Thousands flock to her each year and yet, as she stands there, you begin to ask yourself why… Well, Sutherland’s arid climate, small population and remote location 1 450 metres above sea level, give it one of the clearest night skies in the world. Unfortunately, we aren’t given the chance to touch or use SALT, the largest single optical telescope in the southern hemisphere. We arrive late and are hurried back to our cars.
The freezing night temperatures turn our excited class into a lazy bunch. That night, we look at the stars from behind our hotel windows. And yet, they sparkle brightly over the dead town. There’s something mystical about this place…
That night, I dream about the chained dogs I saw that day in Sutherland’s township. Some sat on cardboard boxes or near doll houses, waiting for their owners to return. Most of them had their hair mangled around chains attached to cars, racing wildly as they saw us, mistaking us for their owners.
The trip back is an interesting collection of all seasons. There is rain, wind, sun, thunderstorms, waterfalls and rainbows as we head home.

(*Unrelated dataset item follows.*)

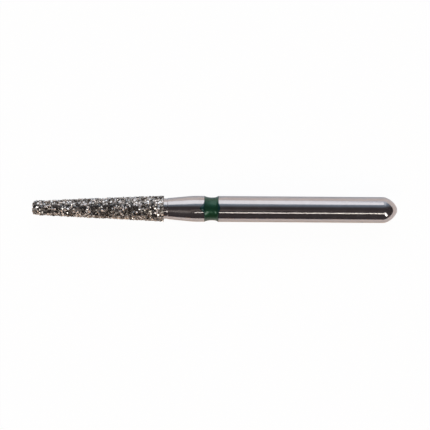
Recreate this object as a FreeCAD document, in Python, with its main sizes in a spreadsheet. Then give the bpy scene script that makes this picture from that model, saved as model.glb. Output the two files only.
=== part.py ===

The howling in my head has stopped and is replaced by hooting taxis and the shouting of Bergies walking in the streets of Stellenbosch. What a comforting welcome to the land of civilization…
• Sutherland is home to the endangered Riverine Rabbit.
• The average yearly temperature is 10, 6C and an average minimum yearly temperature of 3,4C.
• The coldest recorded temperature recorded was -16,4C on July 12, 2003.
• Sutherland is the second coldest place in South Africa, after Buffelsfontein in the Western Cape.